The passkey requirement can be understood as a technical response to one specific dimension of that problem: ensuring that whoever authorises sensitive account changes is physically present with a registered device, not a remote attacker who has obtained a password through phishing or credential stuffing.
Google's 2025 Ads Safety Report documented that the platform blocked or removed more than 8.3 billion ads during 2025 and suspended 24.9 million advertiser accounts. The scale of that enforcement effort reflects how actively the advertising infrastructure is targeted by bad actors. Passkeys address the specific threat of credential theft - where an attacker already possesses a valid username and password but lacks physical access to the device and biometric of the account owner.
Google announced passkeys for Google Accounts more broadly in April 2021, and the platform-wide rollout of passkey support began in May 2023. The extension of a mandatory passkey requirement to sensitive Google Ads actions in July 2026 represents the next stage of that transition for the advertising platform specifically.

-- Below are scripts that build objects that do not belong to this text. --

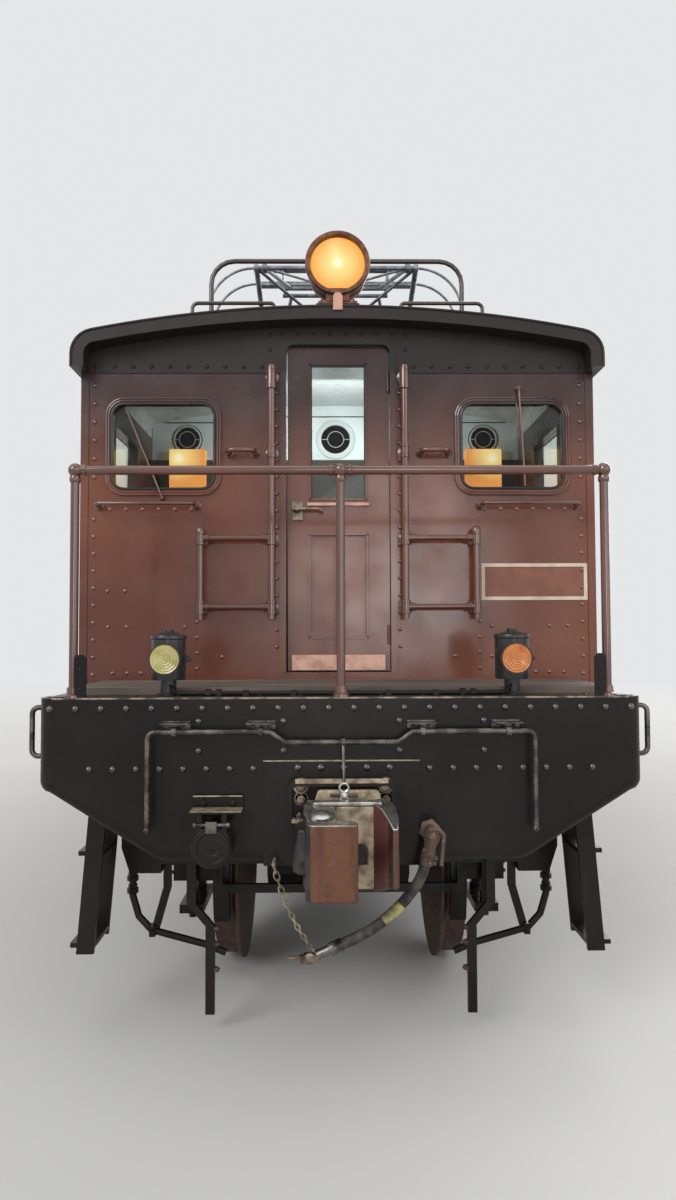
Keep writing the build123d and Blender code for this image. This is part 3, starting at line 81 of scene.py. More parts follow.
# Railing and ladders. The ladders' Y is counted from the wall.
RAIL_HEIGHT = 2.396
RAIL_Y = -5.245
RAIL_POSTS = (-1.116, 0.0, 1.116)
LADDER_X = 0.341
LADDER_OUTER_X = 0.702
LADDER_Y = -0.07
LADDER_FOOT = 1.781
LADDER_HEAD = 3.084
RUNGS = (1.842, 2.194)
STAYS = (2.64, 3.04)

# Lamps
MARKER_Y = -5.15
MARKER_HEIGHT = 1.6
HEADLIGHT_Y = -4.49
HEADLIGHT_HEIGHT = 3.603

# Coupler: heights from its middle, plans across and ahead of the end plate
COUPLER_HEIGHT = 0.88
HEAD_TOP = 0.15
HEAD_FOOT = -0.159
LUG_INNER = 0.08
LUG_OUTER = 0.124
LUG_NOSE = 0.387
LUG_SLOPE = 0.33
KNUCKLE_HALF = 0.143
KNUCKLE_FOOT = -0.131
PIN_PLACE = (-0.081, 0.33)
THROAT = 0.247
ARM_TIP = 0.425
ARM_TIP_TOP = 0.116
ARM_TIP_FOOT = -0.091
SHANK_PLAN = [(-0.07, -0.02), (0.07, -0.02), (0.07, 0.13), (-0.07, 0.13)]
HEAD_PLAN = [(-0.07, 0.08), (0.09, 0.08), (0.165, 0.17), (0.15, 0.239), (-0.14, 0.239), (-0.14, 0.16)]
BULGE_PLAN = [(-0.13, 0.13), (-0.13, 0.31), (-0.168, 0.296), (-0.19, 0.25), (-0.19, 0.195)]
BULGE_PLAN += [(-0.168, 0.145)]
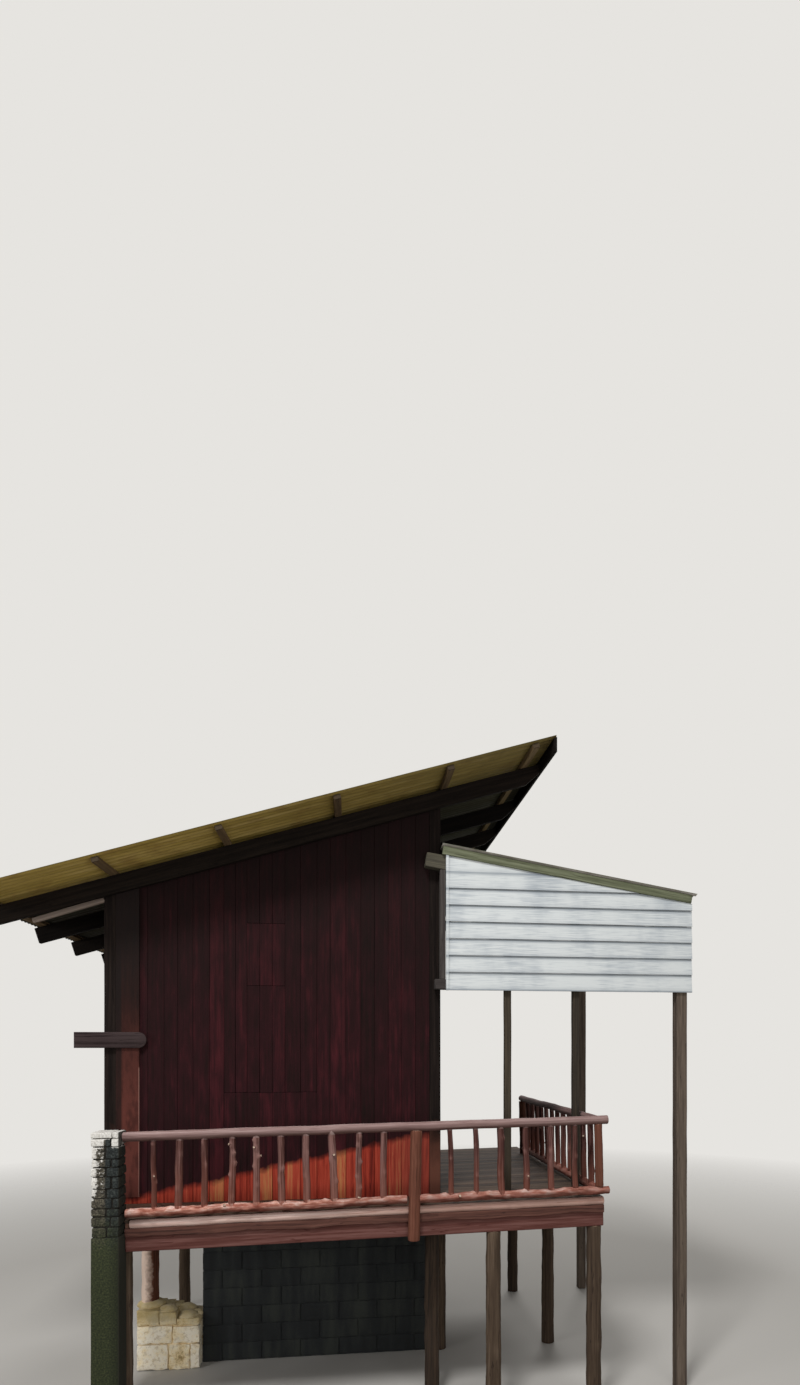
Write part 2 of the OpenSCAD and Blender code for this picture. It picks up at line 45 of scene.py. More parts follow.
eye.sensor_width, eye.lens = 36.0, 19.755
eye.shift_x, eye.shift_y = -51 / 1385, 355.5 / 1385
camera = bpy.data.objects.new("camera", eye)
camera.location = (-0.118, -8.30, 3.177)
camera.rotation_euler = (radians(90), 0, radians(-7.94))
bpy.context.collection.objects.link(camera)
bpy.context.scene.camera = camera
bpy.context.scene.view_settings.view_transform = "Standard"


def linear(code):
    """An sRGB hex colour as the linear one that a shader takes."""
    parts = [int(code[i : i + 2], 16) / 255 for i in (1, 3, 5)]
    return [c / 12.92 if c <= 0.04045 else ((c + 0.055) / 1.055) ** 2.4 for c in parts] + [1.0]


def node(owner, kind, sockets=(), take=0, stops=(), **settings):
    """One node with its settings. A socket is given a value, or the output that feeds it."""
    tree = owner.node_tree
    made = tree.nodes.new("ShaderNode" + kind)
    for name, value in settings.items():
        setattr(made, name, value)
    for name, value in dict(sockets).items():
        if isinstance(value, bpy.types.NodeSocket):
            tree.links.new(value, made.inputs[name])
        else:
            made.inputs[name].default_value = value
    if stops:
        band = made.color_ramp.elements
        band[0].position, band[0].color = stops[0][0], linear(stops[0][1])
        band[1].position, band[1].color = stops[-1][0], linear(stops[-1][1])
        for place, code in stops[1:-1]:
            band.new(place).color = linear(code)
    return made.outputs[take] if made.outputs else None


def material(name):
    """A new material with an empty tree."""
    made = bpy.data.materials.new(name)
    made.use_nodes = True
    made.node_tree.nodes.clear()
    return made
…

The Google Ads API reflects this shift technically. Version 24.1 of the Google Ads API, released on May 13, 2026, introduced a new boolean field called passkey_enabled that indicates whether the authenticated user has a passkey configured. Developers building integrations that touch sensitive account operations can check this field programmatically before attempting those operations, enabling conditional handling when a user has not yet enrolled.
How to set up a passkey
According to Google's help documentation, setting up a passkey for a Google Ads account involves navigating to the Passkeys and security keys page within Google Account settings, selecting "Create a passkey," and following the steps provided by the device. For Windows users, this involves Windows Hello. For iPhone, iPad, and macOS users, iCloud Keychain must be active beforehand. The specific prompts and options vary by operating system and browser.
Google notes that creating a passkey opts the account into a passkey-first, password-less sign-in experience by default. Passwords remain available as a fallback, but the default sign-in flow will use the passkey where one exists. Users who want to retain password-first sign-in as the default can disable the "Skip password when possible" option in their account security settings, though doing so may result in continued prompts to use the passkey.

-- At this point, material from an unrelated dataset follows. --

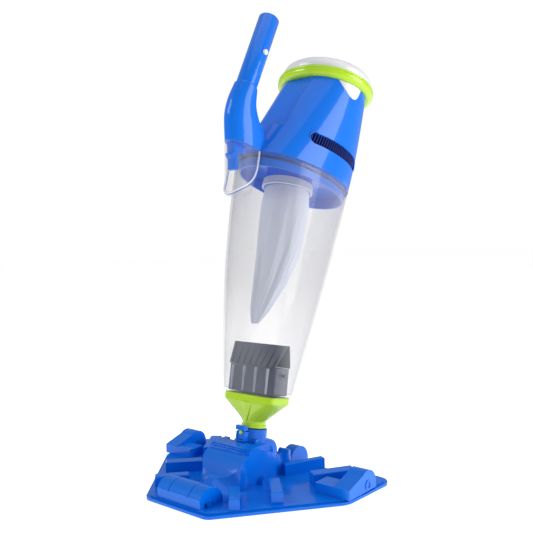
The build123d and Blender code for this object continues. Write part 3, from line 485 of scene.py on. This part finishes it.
def vent_trim(side):
    """The rolled lip round the vent and the dark slanted fins inside it."""
    lip = [TOP(side * (wall_x(y) + 0.1), y, s) for y, s in slot_outline(0.5)]
    word = "right" if side > 0 else "left"
    tube_line("vent_lip_" + word, lip, 0.8, BLUE, "vac_body", closed=True)
    verts, faces = [], []
    low, high, lean = VENT_S - 7.2, VENT_S + 7.2, 2.2
    for i in range(26):
        y = -66 + i * 3.6
        x0, x1 = wall_x(y) - 6.6, wall_x(y) - 1.4
        base = len(verts)
        for yy, ss in ((y - 0.5 - lean, low), (y + 0.5 - lean, low), (y + 0.5 + lean, high),
                       (y - 0.5 + lean, high)):
            verts.append(TOP(side * x0, yy, ss))
            verts.append(TOP(side * x1, yy, ss))
        q = [base + v for v in range(8)]
        faces += [(q[0], q[1], q[3], q[2]), (q[2], q[3], q[5], q[4]), (q[4], q[5], q[7], q[6]),
                  (q[6], q[7], q[1], q[0]), (q[1], q[7], q[5], q[3]), (q[0], q[2], q[4], q[6])]
    finish_mesh("vent_fins_" + word, verts, faces, NAVY, "vac_body", ("vent_grille_" + word,))


housing()
for side, word in ((1, "right"), (-1, "left")):
    vent_trim(side)
    liner = [TOP(side * (wall_x(y) - 6.9), y, s) for y, s in slot_outline(0.0)]
    finish_mesh("vent_back_" + word, liner, [tuple(range(len(liner)))], NAVY, "vac_body")



def port_cover():
    """The soft white flap of the charging port: a crowned half leaf that hangs under the ring."""
    centre, half, top, drop = -15.0, 17.0, -9.0, 16.5
    rows, columns = 9, 32
    verts = []
    for lift in (0.0, 1.0):
        for i in range(rows + 1):
            v = i / rows
            for j in range(columns + 1):
                u = 2 * j / columns - 1
                y = centre + half * u
                depth = drop * (1 - abs(u) ** 2.4) * (1 + 0.25 * u) + 0.3
                s = top - depth * v
                a, b, c, p = housing_at(s)
                x = a * (1 - (abs(y - c) / b) ** p) ** (1 / p)
                crown = 0.25 + 1.2 * (1 - u ** 4) * (1 - v ** 4)
                verts.append(TOP(x - 0.6 + lift * (0.6 + crown), y, s))
    step, layer = columns + 1, (rows + 1) * (columns + 1)
    faces = []
    for i in range(rows):
        for j in range(columns):
            q = i * step + j
            faces.append((q, q + 1, q + step + 1, q + step))
            faces.append((layer + q, layer + q + step, layer + q + step + 1, layer + q + 1))
    rim = ([j for j in range(columns)] + [i * step + columns for i in range(rows)]
           + [rows * step + j for j in range(columns, 0, -1)] + [i * step for i in range(rows, 0, -1)])
    for k in range(len(rim)):
        q, r = rim[k], rim[(k + 1) % len(rim)]
        faces.append((q, layer + q, layer + r, r))
    return finish_mesh("port_cover", verts, faces, WHITE, "vac_body", ("port_plug",))


port_cover()

# skirt below the seam, seen through the chamber
skirt_rings = []
for s, shrink in ((-129.8, WALL + 1.6), (-144.0, WALL + 1.6), (-144.0, WALL + 3.6), (-129.8, WALL + 3.6)):
    t = (SEAM - s) / 76
    skirt_rings.append(oval(TOP, s, 54 - 3.4 * t - shrink, 85 - 16 * t - shrink, -33 + 7.5 * t, 2.1, 144))
v, f = rings_to_faces(skirt_rings, loop=True)
finish_mesh("skirt", v, f, BLUE, "vac_body")


def boss_at(x, y, s):
    """The ring's frame, moved to the middle of the bag's boss."""
    return TOP(x, y + BOSS_C, s)


boss = revolve(boss_at, [(28, SEAM), (28, -150), (25.6, -150), (25.6, SEAM)], 96)
v, f = rings_to_faces(boss, loop=True)
finish_mesh("bag_boss", v, f, BLUE, "vac_body")

# ------------------------------------------------------------------ ring, cap
ring_profile = ([(48.2, -7.8), (52.9, -8.4)] + arc(54.0, -2.2, 6.5, -80, 26, 12)
                + arc(58.6, 1.4, 1.9, -20, 88, 8) + [(56.4, 5.6), (50.0, 5.6), (48.2, 4.6)])
v, f = rings_to_faces(revolve(TOP, ring_profile, 192), loop=True)
finish_mesh("lime_ring", v, f, LIME, "vac_body", ("bumper_ring",))
switch_hole = [(30.0, 20.9), (16.0, 21.3), (14.0, 21.0), (13.6, 20.2), (13.6, 16.5), (16.0, 16.5),
               (42.0, 16.0)]
cap_profile = ([(54.0, 5.5), (56.3, 5.5)] + arc(44.0, 8.0, 12.4, 0, 80, 14) + switch_hole
               + arc(44.0, 8.0, 9.8, 60, 0, 8))
v, f = rings_to_faces(revolve(TOP, cap_profile, 192), loop=True)
finish_mesh("cap_dome", v, f, WHITE, "vac_body", ("top_cap",))


# ------------------------------------------------------------------ handle and pole
def handle():
    """The elbow, one smooth form from the housing's front to the pole socket."""
    table = [[i / 4, tilt, y, z, a, b, p] for i, (tilt, y, z, a, b, p) in enumerate(HANDLE)]
    rings = []
    for i in range(49):
        u = i / 48
        k = min(int(u * 4), 3)
        t = u * 4 - k
        rows = [table[max(k - 1, 0)], table[k], table[k + 1], table[min(k + 2, 4)]]
        vals = []
        for c in range(1, 7):
            p0, p1, p2, p3 = [r[c] for r in rows]
            vals.append(0.5 * (2 * p1 + (p2 - p0) * t + (2 * p0 - 5 * p1 + 4 * p2 - p3) * t * t
                               + (3 * p1 - p0 - 3 * p2 + p3) * t ** 3))
        tilt, y, z, a, b, p = vals
        rings.append(oval(place(y, z, tilt), 0, a, b, 0, p, 128))
    end = HANDLE[-1]
    at = place(end[1], end[2], end[0])
    rings.append(oval(at, 0.9, 13.0, 13.0, 0, 2.0, 128))
    rings.append(oval(at, 1.0, TUBE_R + 0.05, TUBE_R + 0.05, 0, 2.0, 128))
    rings.append(oval(at, -6.0, TUBE_R + 0.05, TUBE_R + 0.05, 0, 2.0, 128))
    verts, faces = rings_to_faces(rings)
    return finish_mesh("handle_elbow", verts, faces, BLUE, "vac_body", ("handle",))


handle()
pole = [(TUBE_R, -5), (TUBE_R, TUBE_LENGTH - 0.6), (TUBE_R - 0.5, TUBE_LENGTH), (TUBE_R - 1.3, TUBE_LENGTH),
        (TUBE_R - 1.8, TUBE_LENGTH - 0.6), (TUBE_R - 1.8, -5)]
v, f = rings_to_faces(revolve(TUBE, pole, 96), loop=True)
finish_mesh("pole_tube", v, f, BLUE, "vac_body", ("pole_stub",))


# ------------------------------------------------------------------ funnel
def funnel():
    """The lime nozzle from the round neck to the wide flat mouth."""
    rows = [(1.0, 13.4, 13.4, 2.0), (1.2, 14.4, 14.4, 2.0), (4.0, 14.4, 14.4, 2.0), (4.6, 13.6, 13.6, 2.0),
            (8.0, 13.7, 13.6, 2.0)]
    for i in range(1, 16):
        t = i / 16
        rows.append((8 + 21.5 * t, 13.7 + 22.3 * t ** 0.95, 13.6 + 4.6 * t, 2.0 + 4.5 * t ** 2))
    rows += [(29.5, 36.0, 18.4, 6.5), (30.2, 36.6, 18.9, 6.5), (36.6, 36.6, 18.9, 6.5),
             (37.4, 36.1, 18.4, 6.5)]
    rings = [oval(LOW, s, a, b, 0, p, 128) for s, a, b, p in rows]
    inner = [oval(LOW, s, a - 2.4, b - 2.4, 0, p, 128) for s, a, b, p in reversed(rows)]
    verts, faces = rings_to_faces(rings + inner, loop=True)
    obj = finish_mesh("funnel_body", verts, faces, LIME, "vac_body", ("funnel",), smooth=28)
    wedge = [LOW(0, -14.6, 7), LOW(-9, -18.3, 29.5), LOW(9, -18.3, 29.5), LOW(0, -19.6, 29.5),
             LOW(0, -14.0, 8)]
    sides = [(0, 3, 1), (0, 2, 3), (1, 3, 2)]
    finish_mesh("funnel_facet", wedge, sides, LIME, "vac_body", smooth=5)
    return obj


funnel()


# ------------------------------------------------------------------ valve ribs
VALVE_HALF, VALVE_FRONT, VALVE_TOP = 34.5, -15.3, FUNNEL_TOP + 31.0
RIB_LEVELS = ((FUNNEL_TOP + 3.0, 1.3, 1.6), (VALVE_TOP - 4.0, 1.9, 2.4), (VALVE_TOP, 2.4, 1.2))
for i in range(4):
    x = -VALVE_HALF + 9.0 + i * 17.0
    verts = []
    for s_at, half, out in RIB_LEVELS:
        verts += [LOW(x - half, VALVE_FRONT, s_at), LOW(x - half * 0.5, VALVE_FRONT - out, s_at),
                  LOW(x + half * 0.5, VALVE_FRONT - out, s_at), LOW(x + half, VALVE_FRONT, s_at)]
    quads = [(0, 3, 2, 1), (8, 9, 10, 11)]
    for row in (0, 4):
        quads += [(row + k, row + (k + 1) % 4, row + 4 + (k + 1) % 4, row + 4 + k) for k in range(4)]
    finish_mesh("valve_rib_%d" % (i + 1), verts, quads, SMOKE_PALE, "vac_body", bevel=0.3)


# ------------------------------------------------------------------ filter bag
BAG = ((-146.0, -41.0, 29.2), (-168.0, -40.0, 31.5), (-190.0, -39.5, 31.0), (-224.0, -40.0, 28.0),
       (-262.0, -45.0, 21.0), (-296.0, -53.0, 12.0), (-313.0, -58.0, 4.5))


def bag():
    """The mesh bag hung from the boss: soft folds that gather towards its tip."""
    rings = []
    count, rows = 220, 120
    phase = [random.uniform(0, 2 * math.pi) for _ in range(8)]
    s_all = [b[0] for b in BAG][::-1]
    for i in range(rows + 1):
        u = i / rows
        s = BAG[0][0] + (BAG[-1][0] - BAG[0][0]) * u
        c = float(np.interp(s, s_all, [b[1] for b in BAG][::-1]))
        r = float(np.interp(s, s_all, [b[2] for b in BAG][::-1]))
        depth = 0.02 + 0.20 * u ** 1.4
        ring = []
        for j in range(count):
            t = 2 * math.pi * j / count
            fold = 0.55 * math.sin(7 * t + phase[0] + 1.8 * u)
            fold += 0.3 * math.sin(12 * t + phase[1] - 2.4 * u)
            fold += 0.25 * math.sin(3 * t + phase[2] + 5 * u)
            fold += 0.12 * math.sin(23 * t + phase[3] + 9 * u)
            rr = r * (0.93 + depth * fold * 0.6)
            slack = 0.5 * math.sin(14 * u + 2 * t + phase[4])
            ring.append(TOP(rr * math.cos(t), c + 0.9 * rr * math.sin(t), s + slack))
        rings.append(ring)
    verts, faces = rings_to_faces(rings, ends=False)
    faces.append(tuple(range(rows * count, (rows + 1) * count)))
    obj = finish_mesh("bag_cloth", verts, faces, MESH, "vac_body", ("filter_bag",), smooth=180)
    hem = arc(29.2, -149, 1.4, 90, -180, 8) + [(28.3, -141), (28.8, -140.2), (29.7, -140.6), (30.3, -147)]
    cuff = revolve(boss_at, hem, 96)
    v, f = rings_to_faces(cuff, loop=True)
    finish_mesh("bag_hem", v, f, MESH, "vac_body", ("bag_cuff",))
    return obj


bag()

# ------------------------------------------------------------------ stage and light
floor = bpy.data.meshes.new("floor")
floor.from_pydata([(-6, -6, 0), (6, -6, 0), (6, 9, 0), (-6, 9, 0)], [], [(0, 1, 2, 3)])
floor_obj = bpy.data.objects.new("floor", floor)
bpy.context.scene.collection.objects.link(floor_obj)
floor_look = material("floor", (0.97, 0.97, 0.97), rough=0.8, spread=0.0)
floor_look.node_tree.nodes["Principled BSDF"].inputs["Emission Color"].default_value = (1, 1, 1, 1)
floor_look.node_tree.nodes["Principled BSDF"].inputs["Emission Strength"].default_value = 0.62
floor_obj.data.materials.append(floor_look)

def area_light(name, spot, target, size, power, tall=None):
    """A soft box aimed at a place."""
    data = bpy.data.lights.new(name, "AREA")
    data.energy, data.size = power, size
    if tall:
        data.shape, data.size_y = "RECTANGLE", tall
    obj = bpy.data.objects.new(name, data)
    obj.location = spot
    obj.rotation_mode = "QUATERNION"
    obj.rotation_quaternion = (Vector(target) - Vector(spot)).to_track_quat("-Z", "Y")
    bpy.context.scene.collection.objects.link(obj)
    return obj


middle = (0, 0.05, 0.26)
FILL = 0.38
area_light("key", (-0.9, -1.3, 1.5), middle, 0.9, 13)
area_light("side", (1.35, 0.7, 0.6), middle, 0.8, 17, 1.5)
area_light("top", (0.1, 0.2, 1.9), middle, 1.4, 5)
sky = bpy.data.worlds.new("studio")
sky.use_nodes = True
sky.node_tree.nodes["Background"].inputs["Color"].default_value = (1, 1, 1, 1)
sky.node_tree.nodes["Background"].inputs["Strength"].default_value = FILL
open_sky = sky.node_tree.nodes.new("ShaderNodeBackground")
open_sky.inputs["Color"].default_value = (1, 1, 1, 1)
seen = sky.node_tree.nodes.new("ShaderNodeLightPath")
either = sky.node_tree.nodes.new("ShaderNodeMixShader")
sky_links = sky.node_tree.links
sky_links.new(seen.outputs["Is Camera Ray"], either.inputs[0])
sky_links.new(sky.node_tree.nodes["Background"].outputs[0], either.inputs[1])
sky_links.new(open_sky.outputs[0], either.inputs[2])
sky_links.new(either.outputs[0], sky.node_tree.nodes["World Output"].inputs[0])
bpy.context.scene.world = sky
bpy.context.scene.view_settings.view_transform = "Standard"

Passkeys should only be created on personally owned and managed devices. If a passkey is created on a shared or public device, anyone who can unlock that device gains the ability to access the associated Google Account. If a device with a passkey is lost or stolen, the passkey can be revoked immediately through the Google Account settings page, under "Passkeys and security keys."
What happens after July 15
According to Google's documentation, advertisers who do not have a passkey configured when they attempt to perform a sensitive action will be notified through email and in-product alerts. The documentation does not explicitly state that accounts will be locked out, but it does indicate that a passkey will be required to complete those specific operations. Alternatives such as the Google Authenticator app may be presented as a fallback for users who have not yet enrolled, but the documentation positions this as a transitional state rather than a permanent option for satisfying the requirement.
The sensitive actions that will require passkey verification include account linking updates and user access changes. These are among the highest-risk operations within a Google Ads account - the exact actions that a hijacker would prioritise after gaining initial access. Restricting them behind a device-bound cryptographic credential adds a layer of protection that is difficult to circumvent without physical access to the registered device.
Timeline
- May 3, 2023 - Google begins rolling out passkey support across Google Accounts on all major platforms, announced by Christiaan Brand and Sriram Karra on the Google blog.
- May 2024 - Google Ads introduces a security feature allowing administrators to request users switch from personal email addresses to business domain addresses, associating account access with verifiable business identities.
- October 15, 2024 - A Google Ads representative makes unauthorised changes to a client account, raising questions about internal access controls.
- February 24, 2026 - A clause in the Google Ads standard support contact form permitting specialists to make direct account changes without a separate confirmation step draws attention from digital marketing professionals.
- April 10, 2026 - A coordinated fraud wave targeting digital advertising agencies surfaces publicly, with scammers impersonating corporate clients to gain MCC account access.
- April 16, 2026 - Google's 2025 Ads Safety Report documents 8.3 billion ads blocked or removed and 24.9 million advertiser accounts suspended.
- April 21, 2026 - Google announces passkeys as part of three new Ads Advisor agentic safety features, alongside a security insights dashboard and real-time policy reviews.
- May 8, 2026 - Google sends email notifications to advertisers announcing the July 15 passkey requirement for sensitive actions; the announcement is circulated on LinkedIn by Vivek Gupta and Adriaan Dekker.
- May 13, 2026 - Google Ads API v24.1 releases, adding the
passkey_enabledboolean field to surface passkey configuration status at the API level. - May 31, 2026 (today) - Google's passkey requirement for Google Ads sensitive actions is reported and circulated among advertising professionals.
- July 15, 2026 - Google Ads begins requiring a passkey to complete sensitive account actions, including account linking updates and user access changes.
Summary
Who: Google Ads advertisers, agencies, and account managers globally - specifically those who perform sensitive account operations such as account linking updates or user access changes.
What: Starting July 15, 2026, Google Ads will require a passkey to authorise sensitive actions within an account. A passkey is a device-bound cryptographic credential verified through biometrics or a PIN, replacing password-based authentication for these operations. The requirement applies to accounts that are notified by email and in-product alert.
When: The mandatory deadline is July 15, 2026. Google sent email notifications to affected advertisers on May 8, 2026. Passkey setup can take 1 to 2 days to pair with the Ads system, and sensitive action authorisation may require an additional 48-hour synchronisation period after initial setup.
Where: The requirement applies across the Google Ads platform globally, affecting all account types notified by Google. Setup is managed through the Google Account settings page at myaccount.google.com/signinoptions/passkeys.
Why: The passkey requirement is a response to escalating account hijacking attempts within the advertising ecosystem. Passkeys cannot be phished, shared, or transferred remotely because they are cryptographically bound to a physical device. Restricting sensitive account operations behind this mechanism limits the damage an attacker can cause even after obtaining valid login credentials.